The parabola's axis of symmetry is a vertical line through this point which can be expressed as x=-1
• Apr 16th 2005, 09:53 PM
beepnoodle
The axis of symmetry can be found more easily by x=-b/2a, the vertex or minimum point is obviously (-b/2a,f(-b/2a)), the points of intersection can be found by using the substitution method and then factoring.
• Apr 17th 2005, 12:04 AM
ticbol
y = x^2 +2x -4 ....(1)
Because it is the x that is squared, and the x^2 is positive, then this is a vertical parabola that opens upward.

A standard form of a vertical parabola that opens upward is
(y-k) = a(x-h)^2 ....(2)
where
(h,k) is the vertex or lowest point.
a is any real number.

Let us transform (1) into (2).
y = x^2 +2x -4 ....(1)
We complete the square of the x terms,
y +4 = x^2 +2x
y +4 = x^2 +2x +(2/2)^2 -(2/2)^2
y +4 = x^2 +2x +1 -1
y +4 +1 = x^2 +2x +1
y +5 = (x+1)^2 ....(3)
There, the vertical parabola in standard form.

That means k = -5; h = -1, a=1
Or the lowest point or vertex is (h,k) = (-1,-5).

-------------------
>>>find the axis of symmetry.

The axis of symmetry of a vertical parabola is a vertical line that passes through the vertex.
Therefore, the axis of symmetry is the line x = -1. ....answer.

------------
>>>Find the coordinates of the parabola's minimum point.

The mimimum point of a vertical parabola is its lowest point or vertex.
Therefore, the minimum point is (-1,-5). ....answer.

-------------
>>>find the point where the parabola crosses x-axis.

When the parabola crosses the x-axis, the y-value is zero, or y=0.
So,
y +5 = (x+1)^2 ....(3)
0 +5 = (x+1)^2
(x+1)^2 = 5
Take the square roots of both sides,
(x+1) = +,-sqrt(5)
Or,
x = -1 +sqrt(5) ,or about 1.236
x = -1 -sqrt(5) , or about -3.236

That means there are 2 points where the parabola crossses the x-axis:

------------
>>>find the point where the parabola crosses y-axis.
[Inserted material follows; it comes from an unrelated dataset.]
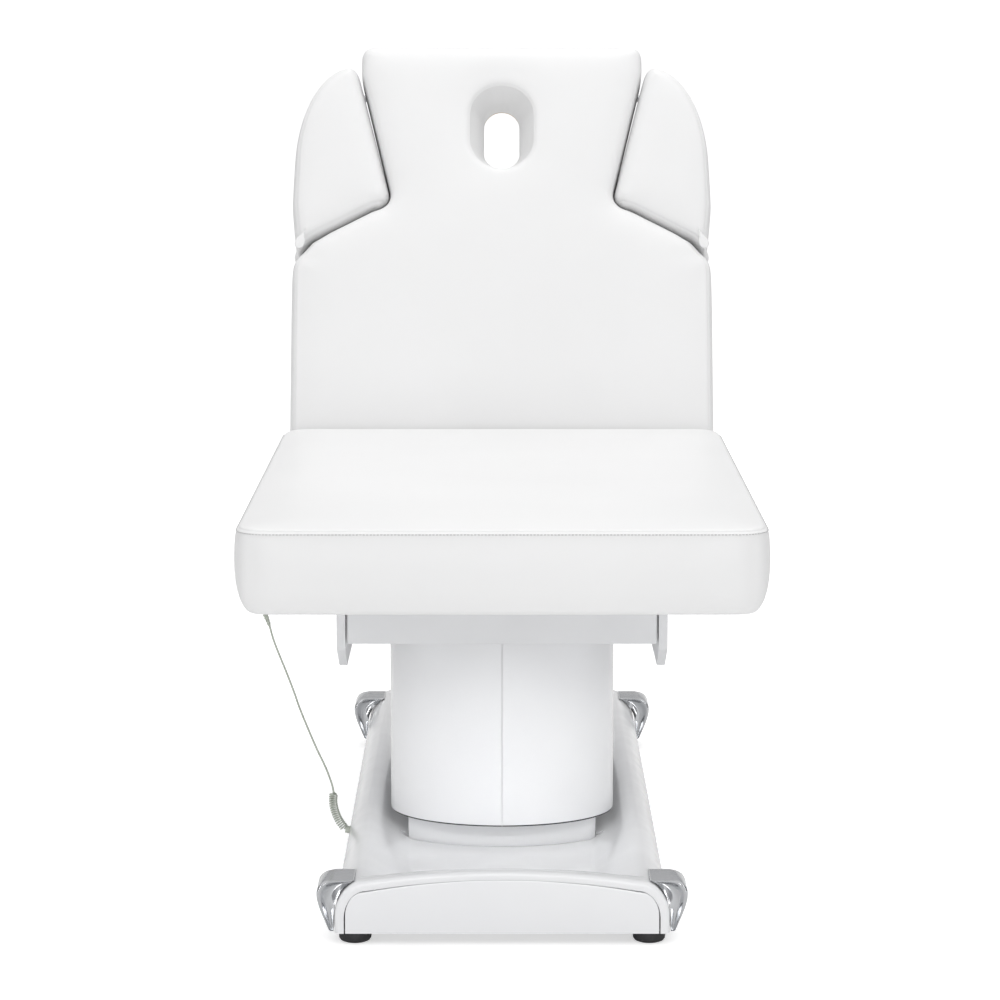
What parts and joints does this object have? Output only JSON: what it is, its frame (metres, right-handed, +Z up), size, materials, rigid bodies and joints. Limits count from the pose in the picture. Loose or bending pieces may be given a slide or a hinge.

When the parabola crosses the y-axis, the x-value is zero, or x=0.
So,
y +5 = (x+1)^2 ....(3)
y +5 = (0+1)^2
y +5 = (1)^2
y +5 = 1
y = 1 -5
y = -4

That means the parabola crossses the y-axis at only one point:

---------------
>>>find the point where the parabola crosses the straight line.

When the parabola crosses the the straight line y = x+2, at the points of intersection the parabola and the straight line have the same x- and y-values.
So,
y = x+2
Substitute that in (1),
y = x^2 +2x -4 ....(1)
x+2 = x^2 +2x -4
0 = x^2 +2x -x -4 -2
0 = x^2 +x -6
Or,
x^2 +x -6 = 0
Factor that,
(x+3)(x-2) = 0

So,
x+3 = 0
x = -3

x-2 = 0
x = 2

When x = -3,
y = x+2 = -3+2 = -1
That is point (-3,-1)

when x = 2,
y = x+2 = 2+2 = 4
That is point (2,4)

Therefore, the the parabola crosses the straight at points (-3,-1) and (2,4). ....answer.